А что в 30-е годы являл собой нынешний сквер напротив универмага, где стоит памятник Ленину? Здесь располагался престижный торговый центр. Его образовывали добротные строения о двух уровнях: подвальный и наземный. В начале войны, когда возникла заминка с эвакуацией имущества и товаров, весь этот торговый квартал был взорван. Верхняя его часть рухнула в глубокие подвалы. После войны даже собирались производить раскопки (уничтожению подвергся и ювелирный магазин), да так и не собрались. Возможно, и по этой причине капитальная застройка здесь больше не производилась. Вьехать в город и выехать из него можно было только через три «пропускных пункта" и один из них располагайся на месте нынешней шк. № 3. Уточню, что второй такой пункт был по пр. Суворова, 100 (этот дом и сейчас стоит); тpeтий по ул. Болградской, почти напротив старой электростанции. На первом и третьем пунктах стоял такой же однотипный домик как на пр. Суворова, 100, во всех трех размещались дежурные, которые открывали и закрывали шлагбаум (в народе - шламбонт) и взимали плату со всех въезжавших и выезжавших


Вспоминая о старом Измаиле, трудно умолчать об обширном бывшем пустыре, обозначенном улицами Щорса, Комсомольской, Школьной и Первомайской. На стыке XIX и XX веков на Измаильщине свирепствовала чума. Люди умирали в таком множестве, что хоронить их в гробах не представлялось возможным.

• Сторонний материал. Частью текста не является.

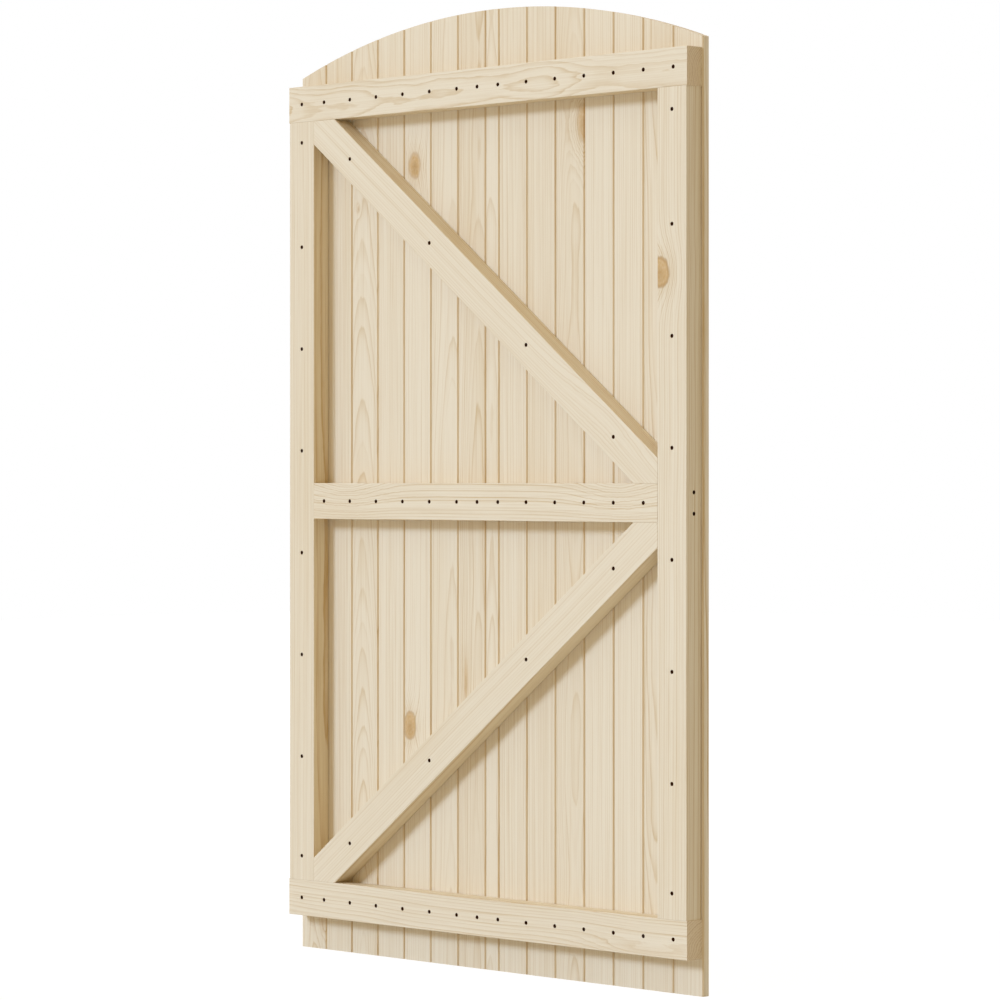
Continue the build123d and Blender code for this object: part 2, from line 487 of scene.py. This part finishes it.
# %% Dress one solid
def dress(node, turn, **grain):
    """Give one solid its own pine, centred on it and turned to its grain."""
    low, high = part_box(node)
    centre = (low + high) / 2
    finish = pine(node + "_pine", tuple(centre), turn, **grain)
    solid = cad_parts[node]
    solid.data.materials.clear()
    solid.data.materials.append(finish)
    return centre


print("solids to dress", sorted(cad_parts)[:3], "and", len(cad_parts) - 3, "more")

# %% [markdown]
# ## The boards
# Fifteen boards stand side by side, joined by a tongue and a groove, with a small V along each seam.
# Each comes from another tree, so heart, lean, ring width and tint are drawn from a seeded generator,
# which gives the same boards each time. What the photograph shows clearly is given one by one: the knots
# and the boards with arched grain.

# %% Boards
UPRIGHT = 0.0
BOARD_KNOTS = {
    1: [(0.020, -0.810, 0.012, 0.030, 0.2, 0.014, 0.25, 0.0)],
    3: [(-0.022, 0.56, 0.004, 0.008, 0.1, 0.004, 0.5, 0.0)],
    5: [(-0.013, 0.6236, 0.017, 0.027, 0.3, 0.014, 1.0, 0.4),
        (-0.0255, -0.447, 0.017, 0.028, 0.2, 0.014, 1.0, 0.6)],
    6: [(0.027, -0.450, 0.005, 0.011, 0.1, 0.008, 0.4, 0.0)],
    7: [(-0.019, -0.3595, 0.006, 0.042, 0.1, 0.003, 0.55, 0.0)],
    11: [(0.0355, 0.678, 0.019, 0.038, -0.2, 0.026, 0.8, 0.4)],
}
BOARD_HEARTS = {
    1: ((0.005, 0.045), (0.0, 0.020), (0.020, 2.0)),
    3: ((-0.009, 0.060), (0.0, 0.046), (0.010, 3.0)),
    6: ((0.018, 0.050), (0.004, 0.014), (0.016, 1.6)),
    7: ((0.014, 0.044), (0.004, 0.012), (0.018, 1.8)),
    8: ((-0.004, 0.034), (0.002, 0.014), (0.018, 2.2)),
    11: ((0.010, 0.040), (0.0, 0.006), (0.028, 2.0)),
    14: ((0.000, 0.050), (0.004, -0.020), (0.016, 1.8)),
}
BOARD_TINTS = {4: -0.04, 5: -0.10, 7: 0.07, 9: -0.03, 11: 0.06, 12: -0.06, 14: 0.04}

trees = random.Random(31)
for number in range(1, 16):
    far_heart = (trees.choice((-1, 1)) * trees.uniform(0.06, 0.12), trees.uniform(-0.03, 0.05))
    far_lean = (trees.uniform(-0.008, 0.008), trees.uniform(-0.015, 0.015))
    heart, lean, wander = BOARD_HEARTS.get(number, (far_heart, far_lean, (0.010, 1.6)))
    # Board edges take the pale side tint, without the painted warm bounce.
    centre = dress(f"board_{number:02d}", UPRIGHT, heart=heart, lean=lean, wander=wander,
                   ring=trees.uniform(0.0028, 0.0044), seed=100 + 37 * number,
                   contrast=trees.uniform(0.52, 0.80),
                   tint=BOARD_TINTS.get(number, trees.uniform(-0.04, 0.04)),
                   knots=BOARD_KNOTS.get(number, ()), seams=1.0, sides=SIDES_WITHOUT_PAINTED_BOUNCE)
    print("board", number, "middle", [round(part, 4) for part in centre])

# %% [markdown]
# ## The frame
# Three rails lie across the boards, two stiles stand at their ends, and a brace in each opening keeps
# the leaf from sagging. Grain always runs along a bar. The same material serves them all, turned about
# the axis that goes through the gate.

# %% Frame bars
LYING = math.radians(90)
OPENING_HEIGHT, OPENING_WIDTH = 0.705, 0.9076
BRACE_SLOPE = math.atan2(OPENING_HEIGHT, OPENING_WIDTH)
BARS = {
    "top_rail": (LYING, dict(heart=(0.006, 0.046), lean=(0.004, 0.012), ring=0.0042, seed=811,
                             wander=(0.034, 2.2), loose=0.008, late_wood=2.2, tint=-0.04)),
    "mid_rail": (LYING, dict(heart=(0.095, 0.020), lean=(0.0, 0.010), ring=0.0056, seed=823,
                             wander=(0.010, 2.0), contrast=0.9,
                             knots=[(-0.042, 0.355, 0.026, 0.050, 0.2, 0.026, 0.0, 0.0),
                                    (-0.042, -0.360, 0.026, 0.055, 0.2, 0.030, 0.0, 0.0)])),
    "bottom_rail": (LYING, dict(heart=(0.070, 0.050), lean=(0.006, 0.004), ring=0.0046, seed=835,
                                wander=(0.014, 2.4), contrast=0.75,
                                knots=[(0.026, 0.440, 0.008, 0.100, 0.0, 0.012, 0.12, 0.0)])),
    "hanging_stile": (UPRIGHT, dict(heart=(-0.080, 0.020), lean=(0.004, 0.004), ring=0.0040, seed=847)),
    "closing_stile": (UPRIGHT, dict(heart=(0.070, 0.050), lean=(-0.006, 0.008), ring=0.0044, seed=859,
                                    # Its outer side faces open air and takes no painted warm bounce.
                                    sides=SIDES_WITHOUT_PAINTED_BOUNCE,
                                    knots=[(-0.036, 0.411, 0.0245, 0.0285, 0.3, 0.028, 1.0, 0.85)])),
    "upper_brace": (LYING + BRACE_SLOPE, dict(heart=(-0.070, 0.040), lean=(0.006, 0.010), ring=0.0040,
                                              seed=871, wander=(0.010, 1.8), loose=0.002, contrast=0.45,
                                              knots=[(-0.024, 0.400, 0.022, 0.060, 0.2, 0.012, 0.0, 0.0)])),
    "lower_brace": (LYING - BRACE_SLOPE, dict(heart=(-0.090, 0.030), lean=(0.002, 0.003), ring=0.0050,
                                              seed=883, contrast=0.45)),
}
for name, (turn, grain) in BARS.items():
    centre = dress(name, turn, **grain)
    print(name, [round(part, 4) for part in centre])

# %% [markdown]
# ## The screws
# Every board is screwed to every rail that it crosses. The heads are small and sunk just below the
# face, and their coated steel reads as a very dark brown. It has hardly any gloss, and a fine noise
# breaks its colour up.

# %% Screw steel
steel = bpy.data.materials.new("dark_coated_steel")
coat = Finish(steel)
place = coat.node("ShaderNodeTexCoord", output="Object")
wear = coat.noise(place, (900.0, 900.0, 900.0), 11, detail=3.0)
rub = coat.noise(place, (2600.0, 2600.0, 2600.0), 12, detail=2.0)
skin = coat.tree.nodes["Principled BSDF"]
coat.feed(skin.inputs["Base Color"],
          coat.blend(coat.smooth(wear, 0.45, 0.75), colour(42, 15, 0), colour(74, 38, 13)))
coat.feed(skin.inputs["Roughness"], 0.45 + wear * 0.25)
coat.feed(skin.inputs["Normal"], coat.node("ShaderNodeBump", sockets={
    "Strength": 0.3, "Distance": 0.00005, "Height": rub}))
skin.inputs["Specular IOR Level"].default_value = 0.04
print("steel nodes", len(coat.tree.nodes))

# %% [markdown]
# A head is a shallow dish with a cross recess. It could be cut out of a cylinder with booleans, but
# bridging rings of vertices gives a clean closed mesh: the foot, the edge, the top, the outline of the
# cross, and the same cross again, smaller and lower.

# %% One screw head
HEAD_RADIUS = 0.00377
HEAD_SUNK = 0.0003
HEAD_BOTTOM = 0.0028
HEAD_EDGE = 0.0004
RECESS_DEPTH = 0.0015
CROSS_TIPS, CROSS_CORNERS = 0.0019, 0.0008
LOW_TIPS, LOW_CORNERS = 0.0010, 0.0004


def circle(head, segments, radius, depth, turn=0.0):
    """A ring of vertices, at that depth below the bar's face."""
    place = Matrix.Translation((0, 0, -depth)) @ Matrix.Rotation(turn, 4, "Z")
    return bmesh.ops.create_circle(head, segments=segments, radius=radius, matrix=place)["verts"]


def ring_edges(vertices):
    return list({edge for vertex in vertices for edge in vertex.link_edges
                 if all(end in vertices for end in edge.verts)})


def screw_head():
    """One head, standing at the origin and looking along +Z."""
    head = bmesh.new()
    rings = [circle(head, 24, HEAD_RADIUS * 0.55, HEAD_BOTTOM),
             circle(head, 24, HEAD_RADIUS, HEAD_SUNK + HEAD_EDGE),
             circle(head, 24, HEAD_RADIUS * 0.95, HEAD_SUNK)]
    cross = circle(head, 12, CROSS_TIPS, HEAD_SUNK, math.radians(45))
    low_cross = circle(head, 12, LOW_TIPS, HEAD_SUNK + RECESS_DEPTH, math.radians(45))
    for loop, inner in ((cross, CROSS_CORNERS), (low_cross, LOW_CORNERS)):
        for corner in loop[::3]:
            flat = Vector((corner.co.x, corner.co.y)).normalized() * inner
            corner.co.x, corner.co.y = flat
    rings += [cross, low_cross]
    for lower, upper in zip(rings, rings[1:]):
        bmesh.ops.bridge_loops(head, edges=ring_edges(lower) + ring_edges(upper))
    for loop in (rings[0], rings[-1]):
        bmesh.ops.contextual_create(head, geom=ring_edges(loop))
    bmesh.ops.recalc_face_normals(head, faces=head.faces)
    return head


head = screw_head()
print("faces on one head", len(head.faces), "closed", all(e.is_manifold for e in head.edges))
head.free()

# %% [markdown]
# A row of screws is one piece. Each head is turned so that it looks out of its bar, and twisted by
# its own angle, because no two screws stop at the same turn.

# %% Rows of screws
COVER, HALF_COVER, OUTER_COVER = 0.0735, 0.0358, 0.0711
HALF_BOARD = 8
LEAF_LEFT = cad_box[0][0]
RAIL_HEIGHT = 0.775
STILE_X = (0.0, 0.9776)
STILE_HEIGHTS = [-0.6935] + [-0.0015 + (step - 2.5) * 0.199 for step in range(6)] + [0.700]
BRACE_BOARDS = (3, 6, 10, 13)
BRACE_X = (0.035, 0.9426)
BRACE_HEIGHTS = {"upper_brace": (0.740, 0.035), "lower_brace": (-0.740, -0.035)}
EDGE_X = (-0.035, 1.0126)
EDGE_HEIGHTS = (-0.019, 0.019)
BAR_MIDDLE = 0.020
OUT_OF_FACE = Matrix.Rotation(math.radians(90), 4, "X")
OUT_OF_LEFT = Matrix.Rotation(math.radians(-90), 4, "Y")
OUT_OF_RIGHT = Matrix.Rotation(math.radians(90), 4, "Y")


def board_middles():
    """Middle of each board's face, from the hanging side."""
    covers = [HALF_COVER if number == HALF_BOARD else COVER for number in range(1, 16)]
    covers[0] = covers[-1] = OUTER_COVER
    return [LEAF_LEFT + sum(covers[:number]) + covers[number] / 2 for number in range(15)]


def screw_row(name, spots, twists):
    """One piece with a head at each spot. A spot is a place and the way the head looks."""
    head = screw_head()
    pattern = bpy.data.meshes.new("screw_pattern")
    head.to_mesh(pattern)
    head.free()
    row = bmesh.new()
    for place, way in spots:
        count = len(row.verts)
        row.from_mesh(pattern)
        twist = Matrix.Rotation(twists.uniform(0, math.pi / 2), 4, "Z")
        bmesh.ops.transform(row, matrix=Matrix.Translation(place) @ way @ twist,
                            verts=list(row.verts)[count:])
    mesh = bpy.data.meshes.new(name)
    row.to_mesh(mesh)
    row.free()
    bpy.data.meshes.remove(pattern)
    mesh.materials.append(steel)
    piece = bpy.data.objects.new(name, mesh)
    scene.collection.objects.link(piece)
    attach(piece, "root")
    print(name, len(spots), "heads", len(mesh.polygons), "faces")


middles = board_middles()
twists = random.Random(8)
for rail, height in (("top_rail", RAIL_HEIGHT), ("bottom_rail", -RAIL_HEIGHT)):
    screw_row(rail + "_screws", [((x, 0, height), OUT_OF_FACE) for x in [0.0] + middles[1:]], twists)
screw_row("mid_rail_screws", [((x, 0, 0), OUT_OF_FACE) for x in middles[1:-1]], twists)
for number, (stile, way) in enumerate((("hanging_stile", OUT_OF_LEFT), ("closing_stile", OUT_OF_RIGHT))):
    spots = [((STILE_X[number], 0, height), OUT_OF_FACE) for height in STILE_HEIGHTS]
    spots += [((EDGE_X[number], BAR_MIDDLE, height), way) for height in EDGE_HEIGHTS]
    screw_row(stile + "_screws", spots, twists)
for name, (start, end) in BRACE_HEIGHTS.items():
    shares = [(middles[number - 1] - BRACE_X[0]) / (BRACE_X[1] - BRACE_X[0]) for number in BRACE_BOARDS]
    screw_row(name + "_screws", [((BRACE_X[0] + share * (BRACE_X[1] - BRACE_X[0]), 0,
                                   start + share * (end - start)), OUT_OF_FACE) for share in shares],
              twists)

# %% [markdown]
# ## Sizes
# The box of the solids is printed when they are loaded, at the top of the script. The dressed gate
# has to stay inside the box of its solids.
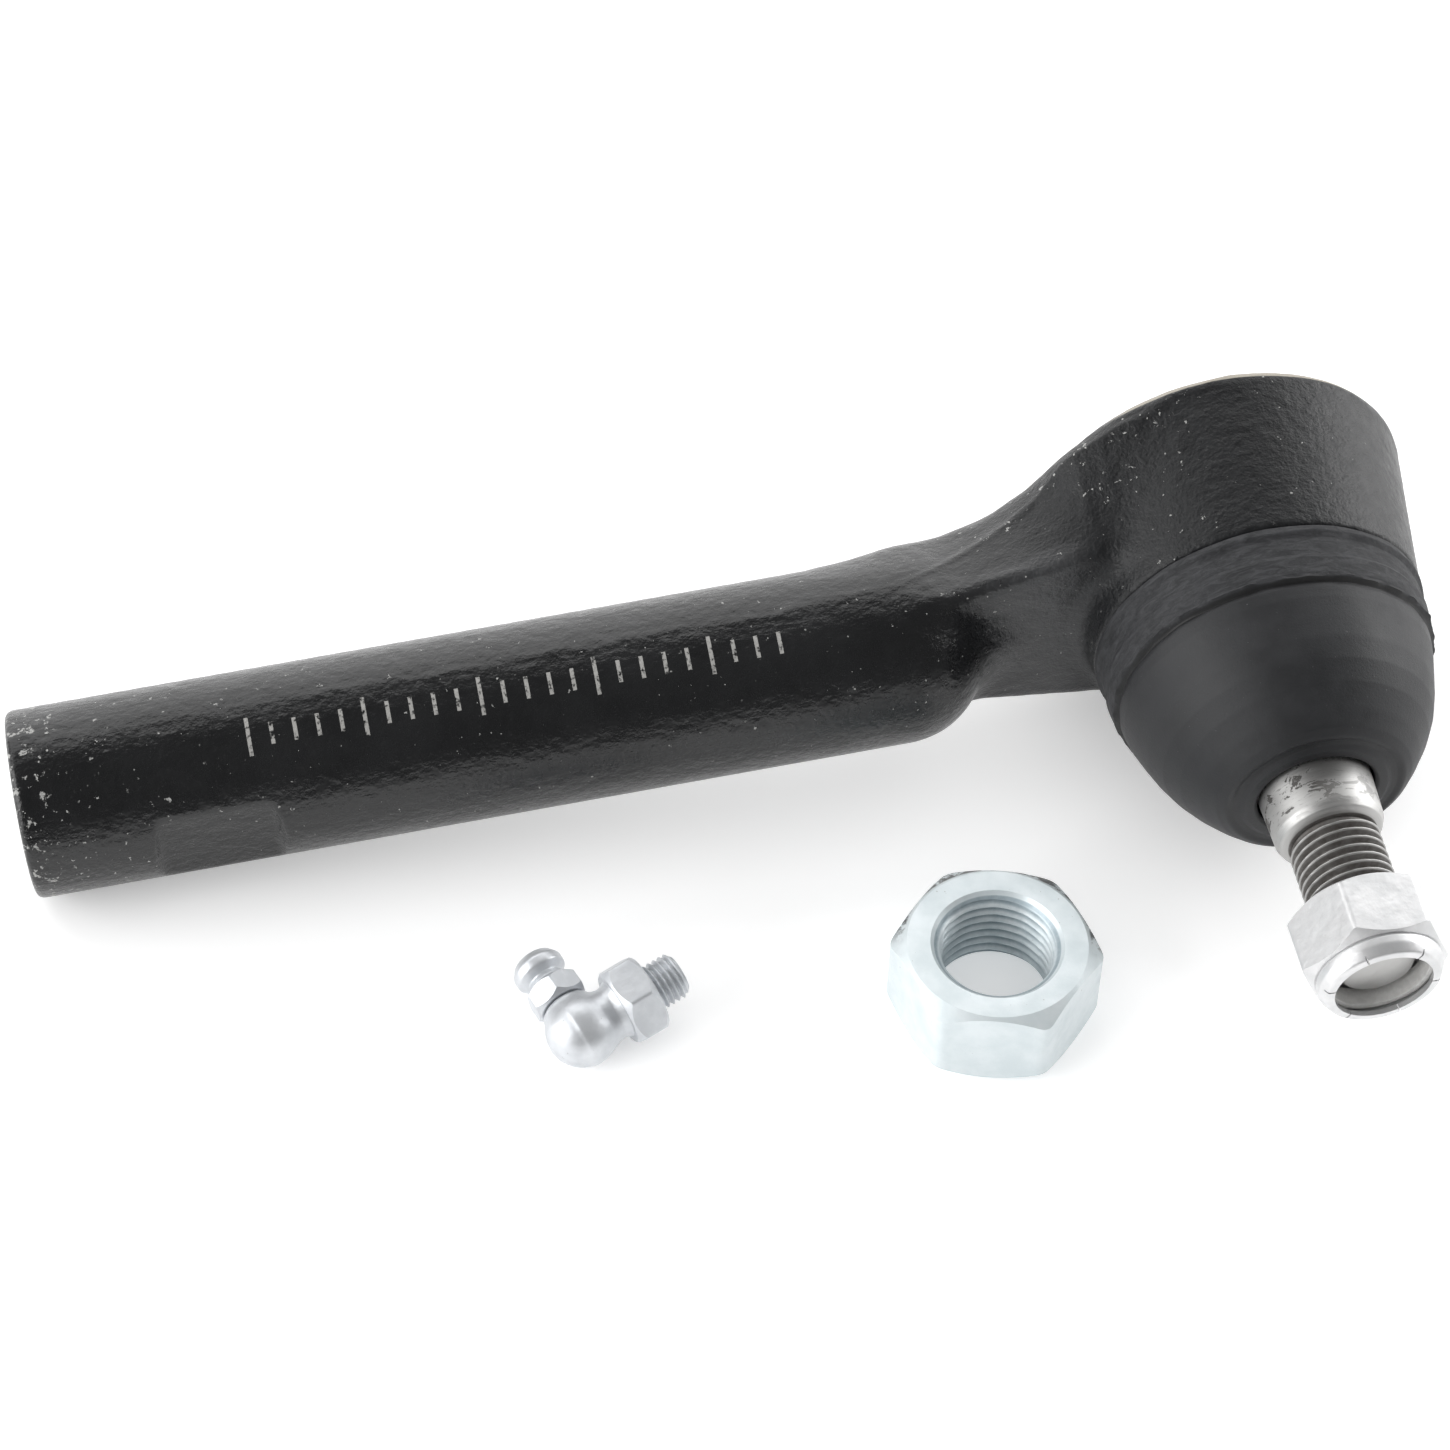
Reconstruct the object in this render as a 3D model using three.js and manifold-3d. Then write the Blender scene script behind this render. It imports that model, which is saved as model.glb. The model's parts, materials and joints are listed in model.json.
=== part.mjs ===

Вот они и находили последнее пристанище на этом пустыре в братских могилах, без крестов и памятников. За этим местом закрепилось название чумного (говорили и так: чумляного) кладбища, никакого строительства здесь не вели. В 50-е годы было решено, что по прошествии полувека это место стало достаточно безопасным, чтобы начать его обживать. И стали раздавать участки под индивидуальное строительство. Копая землю, новоселы то и дело натыкались на груды человеческих костей.